C’est ainsi que Félix et José se retrouvent aux Philippines à la veille de la guerre qui éclate entre les États-Unis et l’Espagne en 1898. À Cuba comme aux Philippines la population s’est déjà soulevée contre l’occupation espagnole et les États-Unis ont bien compris l’intérêt stratégique de l’archipel dans le Pacifique, sans parler de Cuba qui est toute proche.
La presse américaine a très largement fabriqué une opinion publique belliciste, puisque près de 200 000 hommes se portent volontaires pour partir se battre contre les Espagnols présentés comme de véritables barbares oppresseurs des peuples. Un attentat contre un cuirassé américain, le Maine, en rade de Cuba sert de prétexte aux États-Unis pour déclarer la guerre, et l’intervention militaire a lieu simultanément à Cuba comme aux Philippines.
Les États-Unis ont également joué la carte du nationalisme philippin pour affaiblir leur adversaire, même si, une fois en possession de l’archipel l’Amérique issue pourtant d’une guerre d’indépendance contre sa métropole, procède à une opération de colonisation.

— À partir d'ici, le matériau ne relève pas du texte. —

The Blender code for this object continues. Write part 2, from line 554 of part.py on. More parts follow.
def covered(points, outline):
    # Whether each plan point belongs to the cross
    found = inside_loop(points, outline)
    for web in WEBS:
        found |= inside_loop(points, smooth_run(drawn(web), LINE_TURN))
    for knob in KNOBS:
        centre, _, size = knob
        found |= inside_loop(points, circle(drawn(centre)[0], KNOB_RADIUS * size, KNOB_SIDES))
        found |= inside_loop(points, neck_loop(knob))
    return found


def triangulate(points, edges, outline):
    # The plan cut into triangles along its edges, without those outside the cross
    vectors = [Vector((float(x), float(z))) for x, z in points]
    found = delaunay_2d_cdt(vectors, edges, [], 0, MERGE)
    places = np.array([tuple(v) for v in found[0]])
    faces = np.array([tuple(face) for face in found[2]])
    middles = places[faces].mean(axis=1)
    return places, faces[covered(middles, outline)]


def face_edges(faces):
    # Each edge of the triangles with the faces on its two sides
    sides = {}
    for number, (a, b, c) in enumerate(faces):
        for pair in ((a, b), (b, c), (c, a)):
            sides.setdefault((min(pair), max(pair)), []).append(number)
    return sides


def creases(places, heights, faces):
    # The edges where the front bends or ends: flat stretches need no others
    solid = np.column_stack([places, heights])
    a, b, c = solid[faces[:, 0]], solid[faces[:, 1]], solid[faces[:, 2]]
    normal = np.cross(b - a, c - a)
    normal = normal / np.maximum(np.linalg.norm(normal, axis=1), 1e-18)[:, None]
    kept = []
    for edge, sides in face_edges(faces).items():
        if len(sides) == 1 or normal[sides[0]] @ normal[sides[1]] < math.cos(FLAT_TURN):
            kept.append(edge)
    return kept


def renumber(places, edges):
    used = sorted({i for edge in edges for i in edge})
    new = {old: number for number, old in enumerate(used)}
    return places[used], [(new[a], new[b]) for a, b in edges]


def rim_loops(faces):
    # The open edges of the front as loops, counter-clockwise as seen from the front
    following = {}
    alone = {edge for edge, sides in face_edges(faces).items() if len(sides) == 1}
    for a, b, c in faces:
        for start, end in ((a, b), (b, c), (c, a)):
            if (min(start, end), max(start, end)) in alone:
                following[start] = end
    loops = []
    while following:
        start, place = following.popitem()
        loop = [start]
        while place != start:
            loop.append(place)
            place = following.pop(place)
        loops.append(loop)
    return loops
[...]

On retrouve donc, au-delà de l’histoire de ces soldats engagés, et que l’on voit bien sous-équipés et très peu entraînés, l’action d’espions et d’agents troubles, y compris japonais, mais aussi britanniques, agissant en sous-main pour le compte des États-Unis.
Les nationalistes philippins sont incités à se soulever contre les Espagnols défaits par la destruction de leur flotte en rade de Manille et qui se retrouvent harcelés par une population locale hostile. On assiste pendant ce temps au large de Manille à une forme de gesticulation navale dans laquelle on retrouve évidemment l’US Navy mais également la flotte impériale allemande et la Royal Navy. L’Allemagne impériale s’est engagée sous le règne de Guillaume II dans une politique navale et dispose d’ailleurs de position dans le Pacifique avec les îles Bismarck. Cela explique des manœuvres au large des Philippines, pendant cette période.
On trouve également dans le scénario les éléments indispensables au roman d’aventures avec Véronique qui appartient au mouvement insurrectionnel philippin le Katipunan. Les dialogues entre les personnages sont d’ailleurs entremêlées de Talagog, un dialecte parlé autour de Manille qui est devenu depuis la langue officielle des Philippines.
En août 1898, nous retrouvons nos héros dans la ligne de défense établie au sud de Manille avec des soldats espagnols qui essayent de résister à l’insurrection locale. La guerre se termine officiellement le 15 août, les îles Philippines n’appartiennent plus à l’Espagne, mais les combats continuent.

Le premier tome se termine dans un combat désespéré autour d’une église, tandis que les soldats espagnols tirent avec leur Mausers leurs dernières cartouches.

On attend avec impatience le deuxième tomeÀ paraître le 28 août 2019., puisque après s’être libérés de la domination espagnole avec la complicité active des États-Unis, les nationalistes philippins déchanteront très vite. Leurs libérateurs entendent bien imposer leur domination sur l’archipel, et ils s’en donneront les moyens. Le titre du prochain volume est d’ailleurs évocateur : génocide.